The equation of the line L1 is y = 3x – 2. The equation of the line L2 is 3y – 9x + 5 = 0. Show that these two lines are parallel.

The equation of a straight line is usually given in the form y = mx + c. To prove that two lines are parallel we will need to show that both lines have the same gradient. The gradient of a line is the slope/steepness of the line and it is represented by 'm' (the number that comes before the 'x') when the equation is written in the form y = mx + c. The line L1 is already given in the form y = mx + c, so if we rearrange the equation of the line L2 into the same form we can prove the two lines are parallel by showing both have the same gradient (the same number as 'm'). When rearranging 3y - 9x +5 = 0 we want to have 'y' part on one side and everything else on the other. To do this we first need to subtract 5 from both sides of the equation. Remember - whatever we do to one side of the equation must be done to the other side too. By subtracting 5 from both sides we will be left with 3y - 9x = - 5. We then need to add '9x' to both sides in order to get the 'y' part on its own. By doing this we are left with 3y = 9x - 5. We now have the 'y' part on one side of the equation, but our equation has '3y' when we just want 'y' to allow us to show the equation in the form y = mx + c.
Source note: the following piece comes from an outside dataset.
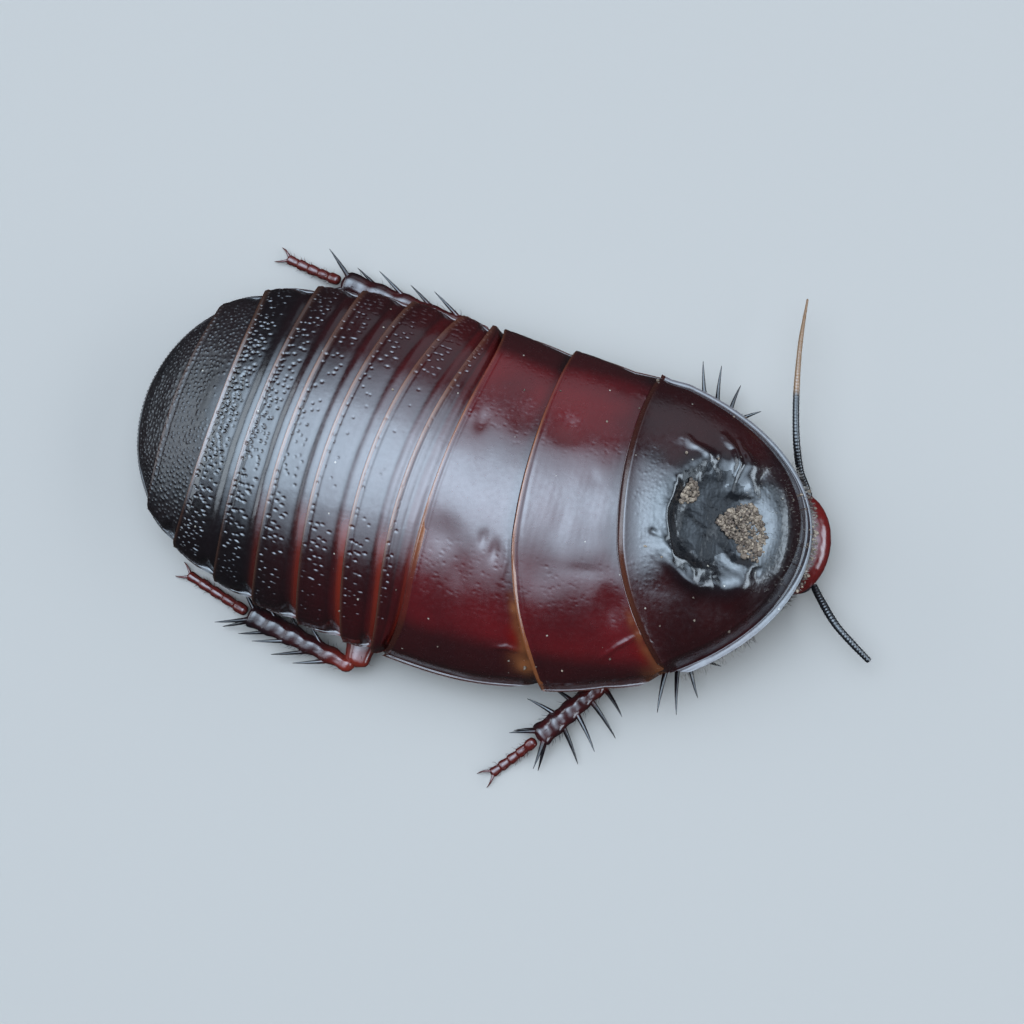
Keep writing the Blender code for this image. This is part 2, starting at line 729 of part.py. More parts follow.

To get from '3y' to 'y' we must divide by 3. Remember - if we divide '3y' by 3 we must also divided '9x' and '- 5' by 3 too. By dividing everything by 3 we are left with y = 3x - (5/3). We have shown the line L2 can also be written as y = 3x - (5/3). We can now see the gradient of the line L2 is 3. By looking at the equation of L1 (already given in the form y = mx +c) we can see the line L1 also has a gradient of 3. This proves that the lines L1 and L2 are parallel, because they both have the same gradient.